Types of Oven Thermometers

Dial thermometers are the most common type. They have a metal face with a needle that points to the temperature. These are affordable and don’t need batteries.

Digital thermometers display the temperature on an electronic screen. They’re easier to read and often more accurate. Some models even connect to your phone.

Infrared thermometers measure surface temperature from outside the oven. These work well for quick checks but don’t show the overall oven temperature.

Why You Need an Oven Thermometer

Your oven’s built-in thermostat can drift over time. Heating elements wear out. Door seals leak heat. These issues create hot spots and cold zones.

Professional bakers always use oven thermometers. They know that precise temperature control is the key to consistent results. Home cooks deserve the same advantage.

How to Use an Oven Thermometer (Step-by-Step)

Using an oven thermometer is simple. Follow these steps for accurate results.

Step 1: Choose Your Thermometer

Pick a thermometer rated for at least 500°F (260°C). Make sure it has a stand or hook so it stays upright or hangs securely.

Step 2: Place the Thermometer Correctly

Put the thermometer in the center of your middle oven rack. This is where most recipes assume food will sit.
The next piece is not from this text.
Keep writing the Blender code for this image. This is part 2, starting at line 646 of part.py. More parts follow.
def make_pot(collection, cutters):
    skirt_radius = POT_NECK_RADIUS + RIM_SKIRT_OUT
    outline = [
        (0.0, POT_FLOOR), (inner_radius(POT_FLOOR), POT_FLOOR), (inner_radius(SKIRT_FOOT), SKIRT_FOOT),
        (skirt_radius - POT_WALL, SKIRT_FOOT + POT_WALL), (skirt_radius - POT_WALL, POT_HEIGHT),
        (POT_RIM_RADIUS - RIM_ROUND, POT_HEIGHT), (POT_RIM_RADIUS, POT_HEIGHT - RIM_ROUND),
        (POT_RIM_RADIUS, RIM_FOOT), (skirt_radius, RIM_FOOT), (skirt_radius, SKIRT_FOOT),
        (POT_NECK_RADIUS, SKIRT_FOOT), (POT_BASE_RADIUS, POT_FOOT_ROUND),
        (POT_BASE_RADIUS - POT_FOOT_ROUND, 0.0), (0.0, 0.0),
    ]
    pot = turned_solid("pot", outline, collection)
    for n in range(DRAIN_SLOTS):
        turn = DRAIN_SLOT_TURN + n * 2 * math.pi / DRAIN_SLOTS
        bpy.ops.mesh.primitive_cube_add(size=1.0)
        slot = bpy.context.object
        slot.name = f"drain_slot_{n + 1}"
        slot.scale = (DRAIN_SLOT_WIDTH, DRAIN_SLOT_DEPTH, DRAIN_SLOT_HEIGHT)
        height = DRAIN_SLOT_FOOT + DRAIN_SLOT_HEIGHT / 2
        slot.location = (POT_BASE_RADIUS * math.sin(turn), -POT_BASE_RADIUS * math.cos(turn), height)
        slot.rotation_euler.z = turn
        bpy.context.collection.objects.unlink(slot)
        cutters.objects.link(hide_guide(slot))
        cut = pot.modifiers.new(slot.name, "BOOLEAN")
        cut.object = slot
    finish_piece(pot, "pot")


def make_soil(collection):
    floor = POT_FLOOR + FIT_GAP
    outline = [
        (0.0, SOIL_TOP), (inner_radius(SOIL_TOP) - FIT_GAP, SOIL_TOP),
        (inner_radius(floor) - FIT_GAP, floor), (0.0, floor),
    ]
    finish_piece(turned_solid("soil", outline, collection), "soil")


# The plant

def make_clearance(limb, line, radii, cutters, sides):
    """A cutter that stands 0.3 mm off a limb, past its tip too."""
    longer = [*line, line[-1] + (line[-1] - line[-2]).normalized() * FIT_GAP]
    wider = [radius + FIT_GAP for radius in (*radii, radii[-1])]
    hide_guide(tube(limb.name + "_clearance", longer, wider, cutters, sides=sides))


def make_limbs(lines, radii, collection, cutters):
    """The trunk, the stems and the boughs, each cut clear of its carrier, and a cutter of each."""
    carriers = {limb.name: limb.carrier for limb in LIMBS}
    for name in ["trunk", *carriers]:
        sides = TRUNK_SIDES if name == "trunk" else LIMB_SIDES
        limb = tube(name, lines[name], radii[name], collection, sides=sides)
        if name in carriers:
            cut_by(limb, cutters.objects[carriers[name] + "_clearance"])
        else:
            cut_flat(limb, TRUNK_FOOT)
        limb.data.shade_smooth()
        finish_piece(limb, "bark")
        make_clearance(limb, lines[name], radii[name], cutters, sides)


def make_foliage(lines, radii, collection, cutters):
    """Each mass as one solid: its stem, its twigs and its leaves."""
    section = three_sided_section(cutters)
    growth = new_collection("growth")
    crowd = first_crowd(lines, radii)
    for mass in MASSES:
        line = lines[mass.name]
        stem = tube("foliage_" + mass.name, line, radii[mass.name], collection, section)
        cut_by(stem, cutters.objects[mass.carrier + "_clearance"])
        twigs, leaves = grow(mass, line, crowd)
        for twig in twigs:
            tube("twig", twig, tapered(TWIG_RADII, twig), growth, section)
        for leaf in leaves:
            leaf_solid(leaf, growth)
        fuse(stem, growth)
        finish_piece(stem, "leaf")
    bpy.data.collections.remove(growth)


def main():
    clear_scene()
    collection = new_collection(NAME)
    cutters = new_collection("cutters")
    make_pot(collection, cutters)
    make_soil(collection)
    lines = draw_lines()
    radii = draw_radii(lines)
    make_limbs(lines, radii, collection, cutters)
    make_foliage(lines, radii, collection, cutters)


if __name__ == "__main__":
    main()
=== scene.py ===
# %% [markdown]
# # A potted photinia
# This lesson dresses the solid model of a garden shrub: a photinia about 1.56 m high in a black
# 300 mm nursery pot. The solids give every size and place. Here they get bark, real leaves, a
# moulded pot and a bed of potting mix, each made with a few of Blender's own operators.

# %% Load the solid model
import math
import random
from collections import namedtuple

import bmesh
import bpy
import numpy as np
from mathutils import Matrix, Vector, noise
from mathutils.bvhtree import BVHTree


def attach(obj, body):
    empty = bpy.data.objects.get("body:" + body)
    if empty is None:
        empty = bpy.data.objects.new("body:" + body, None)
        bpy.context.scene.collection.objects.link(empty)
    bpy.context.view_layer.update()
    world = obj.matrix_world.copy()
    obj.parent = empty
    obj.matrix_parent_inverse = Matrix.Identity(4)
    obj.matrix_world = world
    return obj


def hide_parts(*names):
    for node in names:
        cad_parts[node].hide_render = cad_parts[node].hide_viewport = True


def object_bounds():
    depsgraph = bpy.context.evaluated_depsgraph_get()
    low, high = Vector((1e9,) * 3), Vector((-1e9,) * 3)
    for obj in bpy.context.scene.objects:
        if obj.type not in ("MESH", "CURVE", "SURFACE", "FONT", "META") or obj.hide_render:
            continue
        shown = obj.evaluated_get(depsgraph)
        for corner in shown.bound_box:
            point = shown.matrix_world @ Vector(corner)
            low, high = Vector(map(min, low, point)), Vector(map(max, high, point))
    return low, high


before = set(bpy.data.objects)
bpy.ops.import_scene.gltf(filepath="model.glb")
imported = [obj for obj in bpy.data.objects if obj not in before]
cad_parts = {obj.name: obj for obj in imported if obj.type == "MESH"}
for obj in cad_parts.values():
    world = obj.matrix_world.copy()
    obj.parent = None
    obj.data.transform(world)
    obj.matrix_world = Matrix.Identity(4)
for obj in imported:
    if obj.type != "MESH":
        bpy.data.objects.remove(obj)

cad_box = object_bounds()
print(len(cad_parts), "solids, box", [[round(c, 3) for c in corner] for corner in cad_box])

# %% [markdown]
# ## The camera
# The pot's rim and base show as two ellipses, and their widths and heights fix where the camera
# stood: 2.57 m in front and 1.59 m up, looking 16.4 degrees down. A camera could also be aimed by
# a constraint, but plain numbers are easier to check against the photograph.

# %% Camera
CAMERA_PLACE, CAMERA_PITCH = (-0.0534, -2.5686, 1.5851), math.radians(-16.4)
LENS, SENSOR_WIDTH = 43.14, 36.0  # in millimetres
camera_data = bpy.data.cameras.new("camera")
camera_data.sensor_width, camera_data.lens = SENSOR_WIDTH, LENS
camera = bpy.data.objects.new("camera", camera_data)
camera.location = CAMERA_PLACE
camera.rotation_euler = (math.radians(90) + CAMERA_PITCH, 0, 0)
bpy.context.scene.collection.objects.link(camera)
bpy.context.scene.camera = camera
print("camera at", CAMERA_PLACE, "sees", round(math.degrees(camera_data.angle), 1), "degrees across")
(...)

Avoid placing it too close to the oven walls or heating elements. These areas get hotter than the rest of the oven and give false readings.

If your thermometer has a hook, hang it from the rack so the dial faces the oven door. If it has a stand, set it on the rack with the display visible.

Step 3: Preheat Your Oven

Set your oven to 350°F (175°C). This is a standard baking temperature and easy to test.
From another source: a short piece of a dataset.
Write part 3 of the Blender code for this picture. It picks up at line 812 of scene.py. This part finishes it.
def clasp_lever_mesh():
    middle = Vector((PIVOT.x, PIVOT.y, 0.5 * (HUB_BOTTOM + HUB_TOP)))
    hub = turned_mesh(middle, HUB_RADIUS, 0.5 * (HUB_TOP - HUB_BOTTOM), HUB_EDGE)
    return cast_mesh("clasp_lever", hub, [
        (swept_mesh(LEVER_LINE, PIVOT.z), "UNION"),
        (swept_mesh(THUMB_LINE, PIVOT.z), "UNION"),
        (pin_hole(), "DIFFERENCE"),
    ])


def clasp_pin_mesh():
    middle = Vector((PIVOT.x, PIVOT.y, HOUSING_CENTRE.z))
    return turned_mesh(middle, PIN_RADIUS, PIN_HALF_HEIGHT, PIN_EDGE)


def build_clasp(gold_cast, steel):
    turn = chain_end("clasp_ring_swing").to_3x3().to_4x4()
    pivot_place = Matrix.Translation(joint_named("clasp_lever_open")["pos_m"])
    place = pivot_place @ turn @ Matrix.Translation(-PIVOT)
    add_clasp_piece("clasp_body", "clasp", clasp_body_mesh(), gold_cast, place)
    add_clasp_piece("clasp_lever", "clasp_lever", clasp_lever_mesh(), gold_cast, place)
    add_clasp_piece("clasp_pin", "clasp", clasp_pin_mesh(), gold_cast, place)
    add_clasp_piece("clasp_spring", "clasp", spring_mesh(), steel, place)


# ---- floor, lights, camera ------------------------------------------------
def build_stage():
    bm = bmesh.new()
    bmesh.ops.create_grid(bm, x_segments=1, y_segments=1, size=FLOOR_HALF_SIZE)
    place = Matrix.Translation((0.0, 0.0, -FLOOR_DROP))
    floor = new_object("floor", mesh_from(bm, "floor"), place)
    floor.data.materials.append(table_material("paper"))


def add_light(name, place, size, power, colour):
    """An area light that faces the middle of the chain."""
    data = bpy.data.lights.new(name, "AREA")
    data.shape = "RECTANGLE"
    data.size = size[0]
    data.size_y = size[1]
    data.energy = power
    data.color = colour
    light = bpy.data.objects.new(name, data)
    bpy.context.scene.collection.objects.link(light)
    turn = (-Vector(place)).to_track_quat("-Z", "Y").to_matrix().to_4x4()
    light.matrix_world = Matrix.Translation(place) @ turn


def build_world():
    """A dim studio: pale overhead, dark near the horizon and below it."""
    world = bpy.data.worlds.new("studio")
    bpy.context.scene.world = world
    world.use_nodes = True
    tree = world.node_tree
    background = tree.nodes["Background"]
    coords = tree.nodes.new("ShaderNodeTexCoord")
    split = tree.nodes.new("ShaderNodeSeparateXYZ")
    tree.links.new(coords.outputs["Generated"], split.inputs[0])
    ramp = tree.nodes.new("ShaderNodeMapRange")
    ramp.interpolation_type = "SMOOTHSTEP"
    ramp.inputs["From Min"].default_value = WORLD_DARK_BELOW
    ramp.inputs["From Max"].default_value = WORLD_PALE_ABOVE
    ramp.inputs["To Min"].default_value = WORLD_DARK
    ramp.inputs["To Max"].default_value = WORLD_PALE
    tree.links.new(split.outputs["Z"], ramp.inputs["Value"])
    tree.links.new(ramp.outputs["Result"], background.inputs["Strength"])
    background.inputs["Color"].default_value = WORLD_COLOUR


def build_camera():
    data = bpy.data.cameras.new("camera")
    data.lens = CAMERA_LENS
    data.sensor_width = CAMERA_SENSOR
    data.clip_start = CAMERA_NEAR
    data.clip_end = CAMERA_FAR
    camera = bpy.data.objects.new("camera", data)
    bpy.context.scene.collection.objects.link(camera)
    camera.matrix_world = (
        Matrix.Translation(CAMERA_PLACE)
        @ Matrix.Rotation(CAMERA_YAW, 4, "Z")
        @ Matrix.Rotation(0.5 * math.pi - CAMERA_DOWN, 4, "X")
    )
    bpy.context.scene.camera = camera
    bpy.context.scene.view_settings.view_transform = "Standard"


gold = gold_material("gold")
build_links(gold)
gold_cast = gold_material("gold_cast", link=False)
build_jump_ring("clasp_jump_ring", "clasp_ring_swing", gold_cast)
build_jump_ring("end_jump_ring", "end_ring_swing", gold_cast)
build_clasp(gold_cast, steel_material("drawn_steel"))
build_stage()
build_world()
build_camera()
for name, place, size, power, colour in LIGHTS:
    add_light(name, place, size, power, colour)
Let the oven preheat completely. Wait for the indicator light to turn off or for the beep that signals it’s ready. Then wait 10 more minutes.

Ovens cycle on and off to maintain temperature. The extra time ensures you get an accurate average reading.

Step 4: Read the Thermometer

Open the oven door quickly and check the thermometer reading. Do this fast to avoid losing too much heat.

Write down the temperature you see. Compare it to the 350°F you set.

Step 5: Test Multiple Temperatures

Repeat the test at different temperatures like 300°F, 375°F, and 425°F. Your oven might be accurate at one temperature but off at others.

Check different rack positions too. The top rack is usually hotter than the bottom rack.

Step 6: Calculate the Difference

Subtract the thermometer reading from your oven setting. If you set 350°F but the thermometer shows 325°F, your oven runs 25 degrees cool.

This number is your oven offset. You’ll use it every time you cook.

How to Calibrate Your Oven

Once you know your oven’s true temperature, you have two options.

Option 1: Adjust Your Cooking Temperature

The easiest fix is mental math. If your oven runs 25 degrees cool, set it 25 degrees higher than recipes call for.

Recipe says 350°F? Set your oven to 375°F. Keep your oven thermometer inside to verify the actual temperature.

Option 2: Calibrate the Oven Thermostat

Many modern ovens let you adjust the internal thermostat. Check your oven’s user manual for instructions.

Most ovens have a calibration mode you access through button combinations. You can typically adjust up to 35 degrees in either direction.

If your oven is off by more than 50 degrees, or if calibration doesn’t help, call a professional technician. Your heating element or thermostat sensor might need replacement.

Tips for Best Results

Keep your oven thermometer inside your oven permanently. This lets you check the temperature anytime without waiting for a full test.

Clean your thermometer regularly. Grease and food particles affect accuracy. Wipe it with a damp cloth when cool.

Replace cheap thermometers yearly. Budget models lose accuracy over time. Invest in a quality thermometer for long-term reliability.

Check your oven every six months. Temperature accuracy changes as ovens age. Quick checks catch problems early.

Avoid opening the door during cooking. Every time you peek, the temperature drops 25 to 50 degrees. Your food takes longer to cook.

Common Mistakes to Avoid

Don’t place the thermometer on the oven floor. Heat rises unevenly from the bottom element, giving you wrong readings.

Don’t trust the first reading after preheating. Wait the extra 10 minutes for temperature stabilization.

Don’t assume all ovens run the same. Even two identical oven models can have different temperature offsets.

Don’t skip testing convection settings. Convection ovens circulate air differently and may have different accuracy levels.

Conclusion

Using an oven thermometer takes five minutes but improves every dish you bake. Place it in the center of your oven, preheat fully, and compare the reading to your oven setting.

Once you know your oven’s true temperature, adjust your cooking accordingly. Your cakes will rise evenly. Your cookies will bake perfectly. Your roasts will come out just right.

An oven thermometer costs less than the ingredients you’ll save from ruined batches. It’s a simple tool that makes you a better cook overnight.

Start testing your oven today. You might be surprised by what you discover.